• Instructions to follow:
Lift out, unaltered, the lines of the material below between the line holding "return spin(ring + [bead])" and the line holding "bpy.context.view_layer.update()", counting both.

• Information provided:
####################
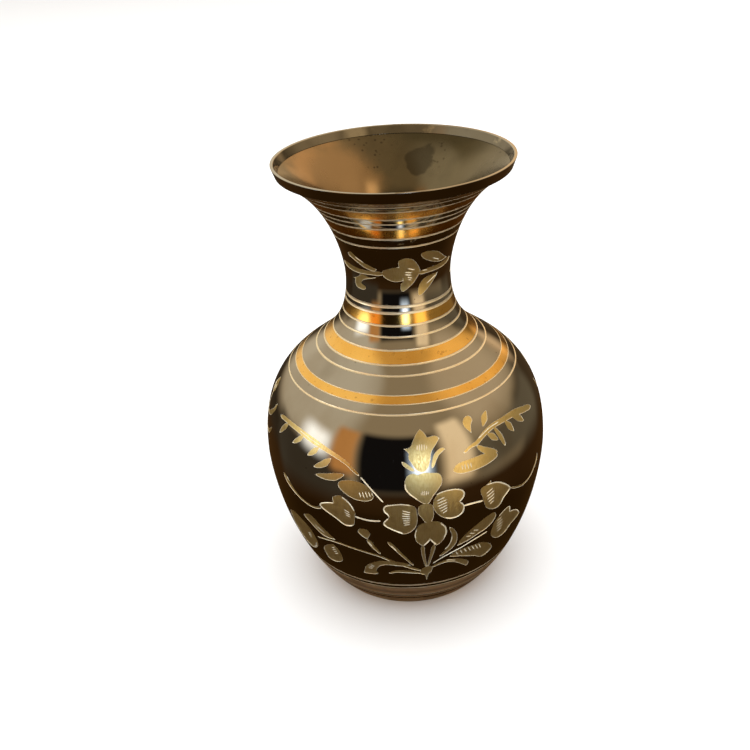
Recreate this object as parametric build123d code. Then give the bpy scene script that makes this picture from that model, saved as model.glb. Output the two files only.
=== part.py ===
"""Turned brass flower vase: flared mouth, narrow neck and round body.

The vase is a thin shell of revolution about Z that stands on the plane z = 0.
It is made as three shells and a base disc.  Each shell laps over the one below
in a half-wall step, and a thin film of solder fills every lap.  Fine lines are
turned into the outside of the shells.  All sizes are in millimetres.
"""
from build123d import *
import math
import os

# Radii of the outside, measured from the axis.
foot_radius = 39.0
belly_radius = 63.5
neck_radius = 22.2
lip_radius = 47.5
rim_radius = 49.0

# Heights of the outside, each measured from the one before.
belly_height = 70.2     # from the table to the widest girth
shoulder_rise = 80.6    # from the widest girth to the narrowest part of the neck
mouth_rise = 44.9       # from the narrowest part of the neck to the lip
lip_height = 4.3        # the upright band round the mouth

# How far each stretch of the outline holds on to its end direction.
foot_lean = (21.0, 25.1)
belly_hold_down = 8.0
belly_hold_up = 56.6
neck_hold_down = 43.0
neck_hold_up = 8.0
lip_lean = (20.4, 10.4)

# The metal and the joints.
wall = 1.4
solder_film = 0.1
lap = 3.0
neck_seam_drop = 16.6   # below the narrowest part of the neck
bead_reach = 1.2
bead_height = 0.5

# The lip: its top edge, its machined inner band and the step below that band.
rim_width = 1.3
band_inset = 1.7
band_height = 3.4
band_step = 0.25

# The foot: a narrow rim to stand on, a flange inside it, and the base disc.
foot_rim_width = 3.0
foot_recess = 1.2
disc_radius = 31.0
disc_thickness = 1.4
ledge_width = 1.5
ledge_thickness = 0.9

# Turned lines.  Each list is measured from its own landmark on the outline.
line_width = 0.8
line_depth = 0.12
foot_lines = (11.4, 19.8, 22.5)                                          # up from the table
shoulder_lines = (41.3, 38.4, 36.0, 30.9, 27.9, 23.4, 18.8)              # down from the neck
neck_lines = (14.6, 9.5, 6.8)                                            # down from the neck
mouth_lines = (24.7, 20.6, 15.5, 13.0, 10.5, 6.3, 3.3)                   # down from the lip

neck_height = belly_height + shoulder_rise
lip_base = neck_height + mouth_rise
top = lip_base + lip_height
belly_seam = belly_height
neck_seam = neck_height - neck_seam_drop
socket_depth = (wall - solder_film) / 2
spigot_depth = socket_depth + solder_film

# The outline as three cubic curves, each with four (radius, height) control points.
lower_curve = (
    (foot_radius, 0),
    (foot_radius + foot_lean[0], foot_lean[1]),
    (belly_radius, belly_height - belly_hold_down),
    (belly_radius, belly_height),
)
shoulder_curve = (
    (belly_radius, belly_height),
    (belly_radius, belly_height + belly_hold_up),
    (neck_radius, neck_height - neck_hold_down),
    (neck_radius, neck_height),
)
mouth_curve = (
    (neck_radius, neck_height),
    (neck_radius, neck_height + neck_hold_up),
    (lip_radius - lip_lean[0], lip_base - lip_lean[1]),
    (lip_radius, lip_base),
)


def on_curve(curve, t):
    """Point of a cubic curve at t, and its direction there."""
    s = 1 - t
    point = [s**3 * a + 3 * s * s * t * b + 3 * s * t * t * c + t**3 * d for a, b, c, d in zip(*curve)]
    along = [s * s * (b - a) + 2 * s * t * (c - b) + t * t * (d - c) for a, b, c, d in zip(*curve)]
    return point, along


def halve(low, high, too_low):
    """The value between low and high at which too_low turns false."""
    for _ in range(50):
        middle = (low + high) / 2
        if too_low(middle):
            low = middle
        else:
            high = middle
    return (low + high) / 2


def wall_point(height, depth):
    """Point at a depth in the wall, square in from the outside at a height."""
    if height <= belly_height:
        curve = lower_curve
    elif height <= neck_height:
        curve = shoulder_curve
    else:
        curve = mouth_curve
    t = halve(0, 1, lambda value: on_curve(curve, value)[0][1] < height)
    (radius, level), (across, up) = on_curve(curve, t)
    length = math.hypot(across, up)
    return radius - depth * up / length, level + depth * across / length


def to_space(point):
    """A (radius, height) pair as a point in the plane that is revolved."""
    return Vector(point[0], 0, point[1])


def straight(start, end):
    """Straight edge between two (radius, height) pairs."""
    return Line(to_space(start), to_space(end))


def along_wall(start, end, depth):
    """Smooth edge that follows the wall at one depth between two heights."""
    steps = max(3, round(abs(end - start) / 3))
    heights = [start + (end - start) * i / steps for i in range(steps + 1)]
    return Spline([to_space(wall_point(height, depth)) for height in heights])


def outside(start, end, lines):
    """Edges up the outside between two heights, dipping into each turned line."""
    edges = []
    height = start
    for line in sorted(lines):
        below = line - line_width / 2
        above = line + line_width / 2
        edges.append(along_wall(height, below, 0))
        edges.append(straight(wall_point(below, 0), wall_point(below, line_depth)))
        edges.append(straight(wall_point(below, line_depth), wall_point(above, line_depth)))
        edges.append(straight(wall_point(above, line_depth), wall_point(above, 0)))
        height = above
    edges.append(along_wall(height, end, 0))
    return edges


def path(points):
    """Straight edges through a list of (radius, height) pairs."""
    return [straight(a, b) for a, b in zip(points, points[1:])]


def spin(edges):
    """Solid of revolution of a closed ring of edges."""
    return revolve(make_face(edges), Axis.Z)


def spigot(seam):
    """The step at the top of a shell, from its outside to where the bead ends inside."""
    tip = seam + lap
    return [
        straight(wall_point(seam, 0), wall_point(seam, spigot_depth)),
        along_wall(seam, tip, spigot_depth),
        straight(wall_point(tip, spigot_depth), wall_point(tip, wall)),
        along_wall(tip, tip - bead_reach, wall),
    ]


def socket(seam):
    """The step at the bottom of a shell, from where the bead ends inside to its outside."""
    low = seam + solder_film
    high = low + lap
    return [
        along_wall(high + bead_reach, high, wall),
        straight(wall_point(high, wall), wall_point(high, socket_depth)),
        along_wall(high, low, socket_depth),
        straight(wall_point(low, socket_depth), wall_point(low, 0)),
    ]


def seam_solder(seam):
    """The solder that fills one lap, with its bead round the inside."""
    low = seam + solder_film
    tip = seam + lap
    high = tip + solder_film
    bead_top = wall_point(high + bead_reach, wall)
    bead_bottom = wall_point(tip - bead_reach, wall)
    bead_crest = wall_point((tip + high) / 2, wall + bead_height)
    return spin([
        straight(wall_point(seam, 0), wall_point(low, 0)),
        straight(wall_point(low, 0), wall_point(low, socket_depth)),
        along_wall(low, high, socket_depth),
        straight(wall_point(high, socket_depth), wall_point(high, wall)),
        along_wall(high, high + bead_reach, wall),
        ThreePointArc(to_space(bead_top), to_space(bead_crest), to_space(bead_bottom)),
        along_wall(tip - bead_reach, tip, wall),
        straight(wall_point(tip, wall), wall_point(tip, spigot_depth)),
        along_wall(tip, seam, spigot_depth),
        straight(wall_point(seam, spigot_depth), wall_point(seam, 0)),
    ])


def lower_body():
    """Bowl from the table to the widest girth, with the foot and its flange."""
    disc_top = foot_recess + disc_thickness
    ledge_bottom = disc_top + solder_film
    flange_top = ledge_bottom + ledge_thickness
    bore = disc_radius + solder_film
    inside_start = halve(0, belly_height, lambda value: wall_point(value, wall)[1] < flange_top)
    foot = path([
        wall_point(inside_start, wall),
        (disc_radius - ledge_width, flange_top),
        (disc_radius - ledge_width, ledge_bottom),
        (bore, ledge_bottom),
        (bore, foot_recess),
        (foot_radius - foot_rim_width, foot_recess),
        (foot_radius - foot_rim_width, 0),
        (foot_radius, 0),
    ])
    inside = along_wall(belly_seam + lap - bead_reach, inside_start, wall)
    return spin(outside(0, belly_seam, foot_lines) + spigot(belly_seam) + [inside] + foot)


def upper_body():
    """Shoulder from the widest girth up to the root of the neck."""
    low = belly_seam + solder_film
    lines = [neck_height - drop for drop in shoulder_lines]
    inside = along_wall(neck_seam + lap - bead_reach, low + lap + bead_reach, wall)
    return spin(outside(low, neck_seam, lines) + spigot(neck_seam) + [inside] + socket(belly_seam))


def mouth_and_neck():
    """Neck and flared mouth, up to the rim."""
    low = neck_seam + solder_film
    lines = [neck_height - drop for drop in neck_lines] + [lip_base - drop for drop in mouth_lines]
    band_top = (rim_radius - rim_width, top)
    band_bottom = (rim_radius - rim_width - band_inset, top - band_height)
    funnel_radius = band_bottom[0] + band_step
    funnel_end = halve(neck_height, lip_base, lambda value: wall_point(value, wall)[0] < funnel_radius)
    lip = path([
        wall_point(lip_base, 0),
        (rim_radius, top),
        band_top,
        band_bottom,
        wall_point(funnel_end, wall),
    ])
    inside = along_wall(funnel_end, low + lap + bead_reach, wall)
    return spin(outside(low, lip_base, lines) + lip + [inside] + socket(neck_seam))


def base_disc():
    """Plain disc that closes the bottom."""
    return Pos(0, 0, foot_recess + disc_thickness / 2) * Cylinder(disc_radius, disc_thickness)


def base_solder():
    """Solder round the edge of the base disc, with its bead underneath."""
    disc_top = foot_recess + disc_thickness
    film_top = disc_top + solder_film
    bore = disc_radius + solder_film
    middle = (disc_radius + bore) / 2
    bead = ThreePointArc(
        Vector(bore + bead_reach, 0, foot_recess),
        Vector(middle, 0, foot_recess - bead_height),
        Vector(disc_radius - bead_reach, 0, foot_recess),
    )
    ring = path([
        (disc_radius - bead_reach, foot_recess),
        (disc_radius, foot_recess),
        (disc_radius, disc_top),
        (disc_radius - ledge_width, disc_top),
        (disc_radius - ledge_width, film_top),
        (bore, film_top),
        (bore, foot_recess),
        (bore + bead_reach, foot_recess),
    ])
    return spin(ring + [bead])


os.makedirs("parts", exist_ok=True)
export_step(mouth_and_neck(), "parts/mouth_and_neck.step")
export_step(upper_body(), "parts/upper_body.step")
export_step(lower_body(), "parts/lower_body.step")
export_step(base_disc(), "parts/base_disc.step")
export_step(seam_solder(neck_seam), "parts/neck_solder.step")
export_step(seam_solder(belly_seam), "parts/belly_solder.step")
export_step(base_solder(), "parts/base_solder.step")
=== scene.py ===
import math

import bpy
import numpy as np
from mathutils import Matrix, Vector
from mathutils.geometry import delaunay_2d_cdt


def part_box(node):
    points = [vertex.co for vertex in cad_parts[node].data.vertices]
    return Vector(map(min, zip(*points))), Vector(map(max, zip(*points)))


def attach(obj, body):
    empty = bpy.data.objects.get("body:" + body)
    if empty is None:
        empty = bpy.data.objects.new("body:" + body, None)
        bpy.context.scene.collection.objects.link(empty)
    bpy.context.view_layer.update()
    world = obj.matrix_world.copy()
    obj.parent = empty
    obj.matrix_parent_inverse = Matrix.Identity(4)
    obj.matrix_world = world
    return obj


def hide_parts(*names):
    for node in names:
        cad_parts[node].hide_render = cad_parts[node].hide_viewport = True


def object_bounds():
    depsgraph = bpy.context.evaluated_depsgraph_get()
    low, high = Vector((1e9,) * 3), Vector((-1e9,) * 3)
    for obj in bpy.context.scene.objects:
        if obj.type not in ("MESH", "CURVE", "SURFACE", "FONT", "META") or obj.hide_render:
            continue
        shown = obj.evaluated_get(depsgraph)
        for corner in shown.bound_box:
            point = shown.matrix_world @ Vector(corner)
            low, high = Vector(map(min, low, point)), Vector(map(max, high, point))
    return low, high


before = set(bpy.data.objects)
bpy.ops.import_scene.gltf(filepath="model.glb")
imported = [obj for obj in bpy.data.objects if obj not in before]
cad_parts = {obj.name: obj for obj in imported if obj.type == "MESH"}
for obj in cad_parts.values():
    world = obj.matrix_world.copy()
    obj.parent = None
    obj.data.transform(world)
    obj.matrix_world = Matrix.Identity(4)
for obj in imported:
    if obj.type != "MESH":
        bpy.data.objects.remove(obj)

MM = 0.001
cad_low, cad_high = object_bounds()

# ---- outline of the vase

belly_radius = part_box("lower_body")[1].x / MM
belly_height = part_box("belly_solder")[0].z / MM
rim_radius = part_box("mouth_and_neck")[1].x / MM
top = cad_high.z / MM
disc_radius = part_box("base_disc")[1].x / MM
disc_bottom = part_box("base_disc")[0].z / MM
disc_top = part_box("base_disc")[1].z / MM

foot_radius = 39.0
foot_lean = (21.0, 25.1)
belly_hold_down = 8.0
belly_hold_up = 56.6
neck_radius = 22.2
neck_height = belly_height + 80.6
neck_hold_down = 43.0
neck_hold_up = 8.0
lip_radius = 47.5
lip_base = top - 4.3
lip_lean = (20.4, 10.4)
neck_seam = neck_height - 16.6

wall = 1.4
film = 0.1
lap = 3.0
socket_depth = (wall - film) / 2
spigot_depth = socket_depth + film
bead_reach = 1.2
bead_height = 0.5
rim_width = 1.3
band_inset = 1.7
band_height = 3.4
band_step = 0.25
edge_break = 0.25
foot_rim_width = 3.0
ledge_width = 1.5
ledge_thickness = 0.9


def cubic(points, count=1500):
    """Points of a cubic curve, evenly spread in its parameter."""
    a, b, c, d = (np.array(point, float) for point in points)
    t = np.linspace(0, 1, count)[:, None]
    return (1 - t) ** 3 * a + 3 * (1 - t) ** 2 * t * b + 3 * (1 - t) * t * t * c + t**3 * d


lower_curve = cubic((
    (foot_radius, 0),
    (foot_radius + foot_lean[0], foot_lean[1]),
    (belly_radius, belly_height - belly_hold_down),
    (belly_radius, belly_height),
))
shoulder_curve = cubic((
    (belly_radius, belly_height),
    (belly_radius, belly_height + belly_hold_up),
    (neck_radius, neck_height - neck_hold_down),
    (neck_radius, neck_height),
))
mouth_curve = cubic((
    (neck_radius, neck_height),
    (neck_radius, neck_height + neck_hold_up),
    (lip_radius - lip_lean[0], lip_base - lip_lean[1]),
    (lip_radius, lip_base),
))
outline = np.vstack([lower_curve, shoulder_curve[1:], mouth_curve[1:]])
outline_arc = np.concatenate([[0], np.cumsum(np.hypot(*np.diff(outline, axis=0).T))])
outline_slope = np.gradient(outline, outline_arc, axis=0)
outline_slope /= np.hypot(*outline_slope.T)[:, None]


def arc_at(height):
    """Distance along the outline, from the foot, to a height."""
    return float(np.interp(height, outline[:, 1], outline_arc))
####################
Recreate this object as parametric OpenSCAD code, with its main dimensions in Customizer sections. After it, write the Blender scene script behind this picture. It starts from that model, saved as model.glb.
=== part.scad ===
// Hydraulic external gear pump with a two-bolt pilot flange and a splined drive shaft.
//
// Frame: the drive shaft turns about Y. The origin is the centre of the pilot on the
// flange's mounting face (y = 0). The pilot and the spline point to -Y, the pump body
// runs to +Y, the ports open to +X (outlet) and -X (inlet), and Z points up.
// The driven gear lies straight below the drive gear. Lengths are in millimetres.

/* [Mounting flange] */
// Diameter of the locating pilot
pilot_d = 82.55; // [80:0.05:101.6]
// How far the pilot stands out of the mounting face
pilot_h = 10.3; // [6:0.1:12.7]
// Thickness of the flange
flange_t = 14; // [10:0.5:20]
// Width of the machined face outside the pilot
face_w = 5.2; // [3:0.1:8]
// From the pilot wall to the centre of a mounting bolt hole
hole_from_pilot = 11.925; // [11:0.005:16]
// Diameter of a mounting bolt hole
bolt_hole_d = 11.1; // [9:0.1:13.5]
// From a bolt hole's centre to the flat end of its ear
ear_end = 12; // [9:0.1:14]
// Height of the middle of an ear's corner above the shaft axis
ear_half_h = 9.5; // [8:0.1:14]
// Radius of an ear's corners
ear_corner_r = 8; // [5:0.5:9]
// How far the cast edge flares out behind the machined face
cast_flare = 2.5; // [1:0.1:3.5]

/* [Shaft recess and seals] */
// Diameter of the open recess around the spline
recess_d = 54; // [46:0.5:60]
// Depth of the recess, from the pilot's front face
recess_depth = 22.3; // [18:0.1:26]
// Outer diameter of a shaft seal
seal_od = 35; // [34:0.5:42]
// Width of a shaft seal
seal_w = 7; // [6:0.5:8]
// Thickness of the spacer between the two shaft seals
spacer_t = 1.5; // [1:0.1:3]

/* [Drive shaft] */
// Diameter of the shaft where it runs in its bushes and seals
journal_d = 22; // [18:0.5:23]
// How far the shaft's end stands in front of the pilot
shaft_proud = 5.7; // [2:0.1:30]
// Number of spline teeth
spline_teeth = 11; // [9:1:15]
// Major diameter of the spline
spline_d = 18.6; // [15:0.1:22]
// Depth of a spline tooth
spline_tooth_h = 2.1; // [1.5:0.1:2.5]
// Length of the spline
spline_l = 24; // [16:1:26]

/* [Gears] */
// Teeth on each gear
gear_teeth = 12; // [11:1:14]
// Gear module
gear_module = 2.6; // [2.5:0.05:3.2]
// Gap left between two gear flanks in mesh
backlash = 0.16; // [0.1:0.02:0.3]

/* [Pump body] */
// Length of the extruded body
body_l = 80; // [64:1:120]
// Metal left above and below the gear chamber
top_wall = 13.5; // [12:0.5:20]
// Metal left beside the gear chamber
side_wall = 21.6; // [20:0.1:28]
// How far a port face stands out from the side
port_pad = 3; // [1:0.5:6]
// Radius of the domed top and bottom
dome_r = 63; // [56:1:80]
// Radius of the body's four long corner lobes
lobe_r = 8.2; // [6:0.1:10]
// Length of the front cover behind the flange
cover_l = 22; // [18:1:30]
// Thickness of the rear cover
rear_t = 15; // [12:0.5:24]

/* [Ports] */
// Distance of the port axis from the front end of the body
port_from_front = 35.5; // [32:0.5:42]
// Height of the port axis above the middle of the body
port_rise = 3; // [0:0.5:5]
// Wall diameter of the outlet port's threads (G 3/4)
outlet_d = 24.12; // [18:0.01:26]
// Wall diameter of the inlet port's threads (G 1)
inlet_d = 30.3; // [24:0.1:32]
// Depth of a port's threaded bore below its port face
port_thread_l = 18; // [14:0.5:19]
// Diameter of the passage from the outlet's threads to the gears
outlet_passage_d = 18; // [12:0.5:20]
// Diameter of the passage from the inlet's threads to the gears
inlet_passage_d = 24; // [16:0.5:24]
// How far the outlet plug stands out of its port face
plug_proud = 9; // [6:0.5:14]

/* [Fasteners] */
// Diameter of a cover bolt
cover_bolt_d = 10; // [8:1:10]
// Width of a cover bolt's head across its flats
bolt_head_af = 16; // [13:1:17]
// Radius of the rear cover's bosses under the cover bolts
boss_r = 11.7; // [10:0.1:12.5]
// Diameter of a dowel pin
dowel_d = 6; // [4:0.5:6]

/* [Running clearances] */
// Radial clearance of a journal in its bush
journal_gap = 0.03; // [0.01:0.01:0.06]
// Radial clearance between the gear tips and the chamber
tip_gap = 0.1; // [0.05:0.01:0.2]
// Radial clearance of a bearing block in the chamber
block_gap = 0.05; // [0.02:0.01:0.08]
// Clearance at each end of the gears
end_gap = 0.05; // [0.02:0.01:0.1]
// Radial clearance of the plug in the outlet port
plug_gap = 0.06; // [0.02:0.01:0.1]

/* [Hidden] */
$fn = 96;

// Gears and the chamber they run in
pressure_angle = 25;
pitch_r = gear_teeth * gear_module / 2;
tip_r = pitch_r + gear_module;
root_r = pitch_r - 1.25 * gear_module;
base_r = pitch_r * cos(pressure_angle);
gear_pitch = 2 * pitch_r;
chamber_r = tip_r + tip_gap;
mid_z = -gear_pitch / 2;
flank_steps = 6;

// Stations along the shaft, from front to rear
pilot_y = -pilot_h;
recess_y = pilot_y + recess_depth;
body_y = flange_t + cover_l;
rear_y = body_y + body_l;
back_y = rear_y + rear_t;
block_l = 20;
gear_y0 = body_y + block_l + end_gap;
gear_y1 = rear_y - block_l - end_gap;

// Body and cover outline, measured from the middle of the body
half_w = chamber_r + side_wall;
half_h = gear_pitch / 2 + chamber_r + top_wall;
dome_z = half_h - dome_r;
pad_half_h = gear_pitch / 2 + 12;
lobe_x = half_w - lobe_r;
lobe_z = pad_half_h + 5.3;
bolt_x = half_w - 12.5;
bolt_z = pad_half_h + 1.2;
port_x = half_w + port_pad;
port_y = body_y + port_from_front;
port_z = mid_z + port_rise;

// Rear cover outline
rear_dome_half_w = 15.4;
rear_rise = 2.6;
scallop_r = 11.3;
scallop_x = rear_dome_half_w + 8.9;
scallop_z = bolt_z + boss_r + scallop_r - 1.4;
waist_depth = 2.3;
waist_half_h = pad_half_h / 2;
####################
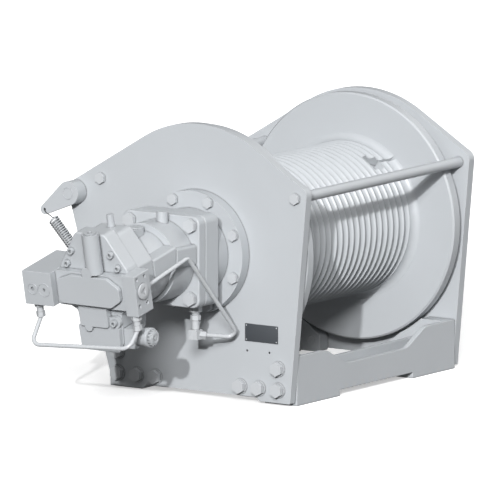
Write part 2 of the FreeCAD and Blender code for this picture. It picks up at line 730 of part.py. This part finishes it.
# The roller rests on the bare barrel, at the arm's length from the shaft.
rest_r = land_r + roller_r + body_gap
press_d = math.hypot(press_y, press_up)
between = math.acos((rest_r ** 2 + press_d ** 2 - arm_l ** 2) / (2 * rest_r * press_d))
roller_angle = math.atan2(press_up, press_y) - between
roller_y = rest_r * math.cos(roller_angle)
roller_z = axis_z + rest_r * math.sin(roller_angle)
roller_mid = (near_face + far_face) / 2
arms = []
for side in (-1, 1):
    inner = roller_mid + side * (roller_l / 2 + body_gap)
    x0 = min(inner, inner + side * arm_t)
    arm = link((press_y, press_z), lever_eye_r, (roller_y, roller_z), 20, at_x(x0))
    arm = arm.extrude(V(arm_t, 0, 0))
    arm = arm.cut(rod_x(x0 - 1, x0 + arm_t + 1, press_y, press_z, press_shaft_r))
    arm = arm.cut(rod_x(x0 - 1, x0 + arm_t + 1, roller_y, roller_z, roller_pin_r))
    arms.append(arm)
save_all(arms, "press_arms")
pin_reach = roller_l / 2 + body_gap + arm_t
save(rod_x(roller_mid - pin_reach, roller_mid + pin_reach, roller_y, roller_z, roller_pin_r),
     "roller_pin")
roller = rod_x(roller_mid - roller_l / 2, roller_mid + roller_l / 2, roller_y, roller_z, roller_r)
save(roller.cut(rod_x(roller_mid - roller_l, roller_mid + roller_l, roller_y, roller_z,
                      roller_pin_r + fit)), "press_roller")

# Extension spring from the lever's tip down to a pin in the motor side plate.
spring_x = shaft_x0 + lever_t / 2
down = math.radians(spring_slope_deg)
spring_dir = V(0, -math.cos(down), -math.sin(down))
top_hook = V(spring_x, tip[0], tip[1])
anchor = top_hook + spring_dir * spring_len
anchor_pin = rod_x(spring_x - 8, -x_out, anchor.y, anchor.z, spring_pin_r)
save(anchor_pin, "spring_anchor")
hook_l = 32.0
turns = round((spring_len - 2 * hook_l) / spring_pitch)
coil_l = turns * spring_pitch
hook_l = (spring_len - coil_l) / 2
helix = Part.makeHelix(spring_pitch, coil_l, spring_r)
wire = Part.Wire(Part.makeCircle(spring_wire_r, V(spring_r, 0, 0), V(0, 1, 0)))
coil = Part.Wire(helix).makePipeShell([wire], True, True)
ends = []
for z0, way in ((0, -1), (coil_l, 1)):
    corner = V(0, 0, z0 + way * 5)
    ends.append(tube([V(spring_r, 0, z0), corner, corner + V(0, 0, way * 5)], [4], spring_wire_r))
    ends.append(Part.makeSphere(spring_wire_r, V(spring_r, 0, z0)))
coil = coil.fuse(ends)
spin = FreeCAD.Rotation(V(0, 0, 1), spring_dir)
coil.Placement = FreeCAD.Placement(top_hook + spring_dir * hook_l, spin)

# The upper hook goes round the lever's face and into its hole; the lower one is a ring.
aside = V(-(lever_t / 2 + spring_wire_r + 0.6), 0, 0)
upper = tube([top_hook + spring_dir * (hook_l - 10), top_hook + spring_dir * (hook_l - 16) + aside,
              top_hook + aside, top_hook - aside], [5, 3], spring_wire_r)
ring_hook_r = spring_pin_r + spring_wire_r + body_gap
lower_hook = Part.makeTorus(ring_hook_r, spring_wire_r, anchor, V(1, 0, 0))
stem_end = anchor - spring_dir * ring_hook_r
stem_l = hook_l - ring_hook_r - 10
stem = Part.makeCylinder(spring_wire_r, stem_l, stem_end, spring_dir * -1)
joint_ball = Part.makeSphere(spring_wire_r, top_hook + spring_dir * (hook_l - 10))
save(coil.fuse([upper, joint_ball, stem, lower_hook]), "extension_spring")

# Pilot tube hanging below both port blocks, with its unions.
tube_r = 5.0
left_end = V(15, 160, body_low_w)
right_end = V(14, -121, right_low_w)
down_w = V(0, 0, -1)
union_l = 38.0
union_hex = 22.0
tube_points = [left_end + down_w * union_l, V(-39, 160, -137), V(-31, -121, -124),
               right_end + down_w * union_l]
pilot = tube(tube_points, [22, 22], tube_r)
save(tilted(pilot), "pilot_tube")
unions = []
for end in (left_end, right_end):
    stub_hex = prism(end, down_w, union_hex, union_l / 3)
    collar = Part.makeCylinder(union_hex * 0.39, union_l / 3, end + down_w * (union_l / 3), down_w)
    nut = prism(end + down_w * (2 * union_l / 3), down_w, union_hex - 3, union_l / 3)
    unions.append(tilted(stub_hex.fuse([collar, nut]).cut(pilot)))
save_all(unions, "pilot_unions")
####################
• Finished exercise:
    return spin(ring + [bead])


os.makedirs("parts", exist_ok=True)
export_step(mouth_and_neck(), "parts/mouth_and_neck.step")
export_step(upper_body(), "parts/upper_body.step")
export_step(lower_body(), "parts/lower_body.step")
export_step(base_disc(), "parts/base_disc.step")
export_step(seam_solder(neck_seam), "parts/neck_solder.step")
export_step(seam_solder(belly_seam), "parts/belly_solder.step")
export_step(base_solder(), "parts/base_solder.step")
=== scene.py ===
import math

import bpy
import numpy as np
from mathutils import Matrix, Vector
from mathutils.geometry import delaunay_2d_cdt


def part_box(node):
    points = [vertex.co for vertex in cad_parts[node].data.vertices]
    return Vector(map(min, zip(*points))), Vector(map(max, zip(*points)))


def attach(obj, body):
    empty = bpy.data.objects.get("body:" + body)
    if empty is None:
        empty = bpy.data.objects.new("body:" + body, None)
        bpy.context.scene.collection.objects.link(empty)
    bpy.context.view_layer.update()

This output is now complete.